More important than any trumped-up controversy is the film itself, which is nothing but captivating. With stunning landscapes, gorgeously photographed by Rodrigo Prieto, a haunting, evocative score by Gustavo Santaolalla, and Ang Lee's gentle touch, this is a truly beautiful film. Coming from a Chinese background, Lee (who, along with Santaolalla and screenwriters Larry McMurtry and Diana Ossana, took home the Oscar the film itself should have gotten) understands the type of personal repression that's so inherent to this story. A great deal in this world is unspoken, yet understood. Ledger and Gyllenhaal's characters are under this assumption that they alone carry this burden, but many of the people close to them either know, or at least seem to know, and with that knowledge comes a great range of emotions from anger to sympathy.
At times you wish they had the courage to confide in those closest to them, that perhaps they would be able to find some redemption or comfort, but the potentially negative consequences weigh too heavily on their minds. Ennis Del Mar (Heath Ledger) has a vivid memory from his childhood of a gay man being brutally murdered, so any risk of that, no matter how small, is a risk he is unprepared to take. If there is any small bit of comfort for Ennis, it is that time may provide him relief. Perhaps not in Wyoming just yet, but in time.
Much has been made of the performances in Brokeback Mountain, and they are universally good, but the turn by Heath Ledger is stunning. He steals the entire film as he absolutely disappears inside his character. There's a tendency to assume he's just channelling Clint Eastwood, but he brings so many more layers to the performance. Every so often an established actor comes from nowhere to shock us with actual acting ability above and beyond anything they seemed capable of. Anyone who tells you they thought Heath Ledger had this in him is a damn liar. The world has truly lost a great actor. Jake Gyllenhaal, for his part, is sort of a microcosm of his entire career - good in one scene, average in the next, and a bit all over the map. His Jack Twist is the ying to Ennis' yang, but he seems to be spending too much energy showing us how good he can be instead of just being good. If the film has a weak link, he may be it.

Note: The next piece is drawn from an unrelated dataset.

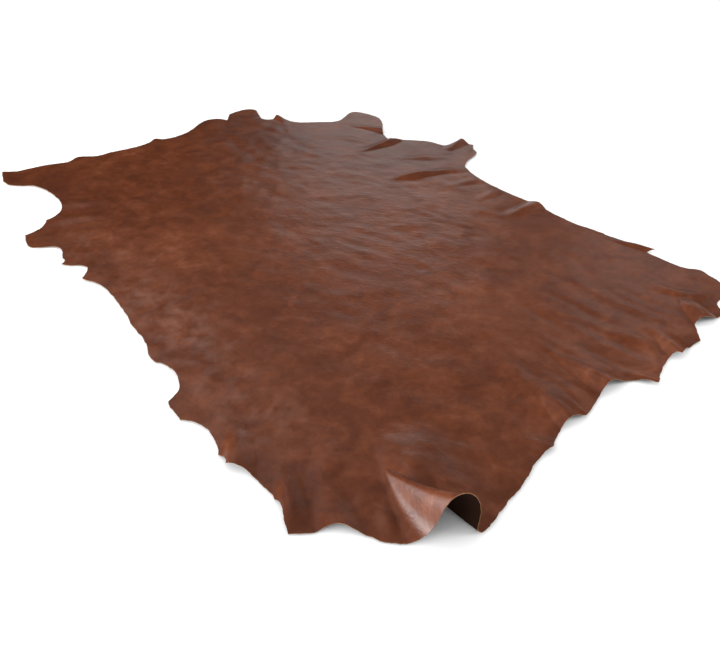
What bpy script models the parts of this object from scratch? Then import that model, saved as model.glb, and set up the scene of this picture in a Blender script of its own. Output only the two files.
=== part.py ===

Long story short, this is a great film, a heartbreaking subversion of the western by one of the world's greatest working directors and a piece of cinema that no true Film lover should afford to miss. It may be ten minutes too long and one of the lead characters may be simply good as opposed to great, but that's no reason to avoid seeing it. And neither is the subject matter, unless of course you hate seeing the entrails of sheep. If that's the case, just cover your eyes and it'll be over before you know it.
This is a beautiful film in all regards. The acting is perfect, the cinematography is stunning, the slow pace of the movie really works, and the story itself is captivating. I do not see this, as many others seem to, as an offensive film about gay lovers. I see this as a rather sad love story between two human beings who are caught between how they feel and how their society expects them to feel. An epic film.
Ang Lee's American cowboys. I really don't see the moral shock value or the controversy in this film. I thought it was great, specially for the direction and the sweet musical score. Fine movie.
I had my reservations about seeing this film but I'm glad that I did. Ledger and Gyllenhaal do good jobs of the main characters. Supporting cast are also good.
Watch a movie with two GAY cowboys? Why I am I even surprised even more, I should have grown used to the ever circulating junk out in that main stream of disease called society.